Vou
contar história esquisita de um ser mais
esquisito ainda. Os índios chamam-no de Curupira. Começo por descrevê-lo: é feio
que nem o Tinhoso e peludo que nem um urso, mas pequeno. Já se viram dentes
verdes? Pois o Curupira tem. Sem falar nas orelhas agudas. Ele não é caranguejo,
porém seus pés são virados para trás, como se ele fosse andar de marcha a ré.

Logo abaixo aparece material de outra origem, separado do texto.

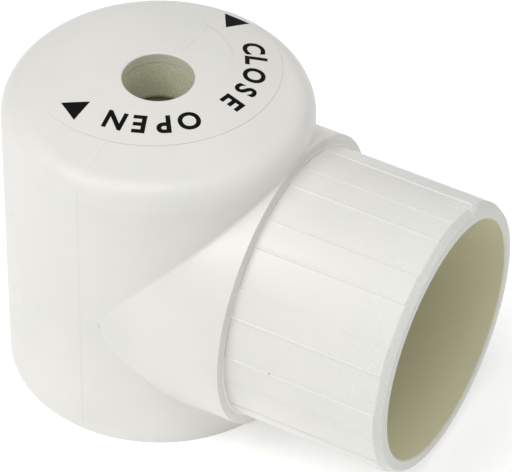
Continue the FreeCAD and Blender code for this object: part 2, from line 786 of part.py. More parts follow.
os.makedirs("parts", exist_ok=True)
for thing in doc.Objects:
    whole_piece = thing.TypeId in ("PartDesign::Body", "Part::Torus", "Part::Feature")
    if whole_piece:
        if thing.Shape.isNull() or not thing.Shape.isValid():
            raise RuntimeError(f"{thing.Label} has no valid shape")
        solid_count = len(thing.Shape.Solids)
        print(f"{thing.Label}: {solid_count} solid, {thing.Shape.Volume:.1f} mm3")
        thing.Shape.exportStep(f"parts/{thing.Label}.step")
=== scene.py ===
import json
import math

import bpy
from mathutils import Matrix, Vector


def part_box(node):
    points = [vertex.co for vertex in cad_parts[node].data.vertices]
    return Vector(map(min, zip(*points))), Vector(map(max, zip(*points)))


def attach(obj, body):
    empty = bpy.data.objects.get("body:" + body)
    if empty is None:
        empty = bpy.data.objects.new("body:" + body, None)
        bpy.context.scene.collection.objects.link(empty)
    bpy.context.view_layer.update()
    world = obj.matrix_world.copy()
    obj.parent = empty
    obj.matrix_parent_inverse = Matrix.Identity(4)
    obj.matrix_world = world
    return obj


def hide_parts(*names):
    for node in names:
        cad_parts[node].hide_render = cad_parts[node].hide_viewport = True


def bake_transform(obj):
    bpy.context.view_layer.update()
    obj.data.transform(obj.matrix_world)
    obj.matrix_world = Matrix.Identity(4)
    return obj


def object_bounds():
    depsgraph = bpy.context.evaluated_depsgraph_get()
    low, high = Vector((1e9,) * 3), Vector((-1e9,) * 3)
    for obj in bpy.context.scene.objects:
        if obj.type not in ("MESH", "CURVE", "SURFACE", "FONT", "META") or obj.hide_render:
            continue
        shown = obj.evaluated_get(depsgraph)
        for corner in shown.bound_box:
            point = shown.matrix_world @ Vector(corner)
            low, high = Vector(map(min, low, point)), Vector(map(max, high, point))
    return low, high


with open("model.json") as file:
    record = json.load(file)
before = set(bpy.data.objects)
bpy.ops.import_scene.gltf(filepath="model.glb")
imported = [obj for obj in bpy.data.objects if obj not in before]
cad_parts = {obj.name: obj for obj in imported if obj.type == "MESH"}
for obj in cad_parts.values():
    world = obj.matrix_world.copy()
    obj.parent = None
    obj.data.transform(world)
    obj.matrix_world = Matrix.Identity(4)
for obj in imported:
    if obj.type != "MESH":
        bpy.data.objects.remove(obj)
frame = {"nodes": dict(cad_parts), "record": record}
cad_low, cad_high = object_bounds()

# Looks for the angle diaphragm valve. Lengths are metres; MM turns millimetres into metres.
MM = 0.001


def mount(name):
    """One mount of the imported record."""
    return next(item for item in frame["record"]["mounts"] if item["name"] == name)


# Places and sizes that the frame gives
body_low, body_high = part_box("valve_body")
spigot_low, spigot_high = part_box("outlet_spigot")
spindle_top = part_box("drive_spindle")[1].z
seat_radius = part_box("seat_ring")[1].x
diaphragm_low, diaphragm_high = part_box("diaphragm")

body_radius = -body_low.x
crown_top = body_high.z
outlet_height = mount("outlet")["pos_m"][2]
spigot_radius = mount("outlet")["dims"]["r_mm"] * MM
outlet_bore = mount("outlet_bore")["dims"]["r_mm"] * MM
drive_hole = mount("drive_hole")["dims"]["r_mm"] * MM
collar_face = mount("outlet")["pos_m"][0] - mount("outlet")["dims"]["length_mm"] / 2 * MM
bevel_start = mount("outlet")["pos_m"][0] + mount("outlet")["dims"]["length_mm"] / 2 * MM
outlet_axis = Vector((0, 0, outlet_height))

# Sizes that the frame's boxes and mounts don't give
TAIL_STEP = 0.4 * MM
SPINDLE_BORE_DEPTH = 7.95 * MM
RUBBER = 2 * MM
tail_radius = spigot_radius - TAIL_STEP
bore_floor = spindle_top - SPINDLE_BORE_DEPTH


# ---- ways of making a piece --------------------------------------------------------------------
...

Ninguém nunca sabe onde ele está. Fugindo sempre? Talvez. E de repente surge em
assustadora aparição. Quando vai embora não deixa rastro na terra. Só se ouve
um sussurro na mata — podem estar certos: é ele. E além do sussurro ouvem-se as
marteladas no tronco das árvores. E que, sem ninguém lhe mandar, ele as vigia para
saber se aguentam tempestades e borrascas.
Que
ser misterioso. Pois que também é sábio: conhece, ao olhar apenas, as plantas
que curam doença de bicho. Porque ele protege os animais contra malefícios e
caçadores. E faz tudo isso sem deixar marcas. Só fica no ar um perfume de mata
virgem que é o seu. Mas o danadinho raramente auxilia pessoas, esse pequeno moleque.
Às
vezes simpatiza com um ou outro caçador e logo o convida para morar na
floresta. Como o Saci-Pererê, também pede fumo e em troca do que lhe é dado ensina
os segredos da selva.
Também
sabe se vingar dos índios que, com flechas, ferem um bicho indefeso. Então o Curupira
o atrai para caminhos sem fim e eis o caçador enganado, tonto e perdido. É
verdade que pede antes a um caçador que não mate animais dos que vivem em grupo,
porque o grupo ficará com saudade deles. Mas, ai de nós se o índio não cede!
Não tem o perdão do
Curupira.
Espalha fogo e quase deixa o índio bem assado. Os caçadores temem esta espécie
de gnomo monstro e suas vinganças.
Tudo
o que ele pede, se não dão atrai sorte ruim.
-
Me dá fumo! - diz o Curupira para o índio jangadeiro. E se este nega, a jangada
é virada para o fundo das águas. Tem qualquer parentesco com o Saci-Pererê.
Mas
enquanto este gosta de se divertir com os outros, com o Curupira não se brinca
Por exemplo: coitado de quem penetra na sua mata que serve de casa. A vingança
não tarda.
Não
se sabe é explicar por que ele é tão bom com os bichos E, se não está em
guerra, vive muito bem nas profundezas distantes da floresta.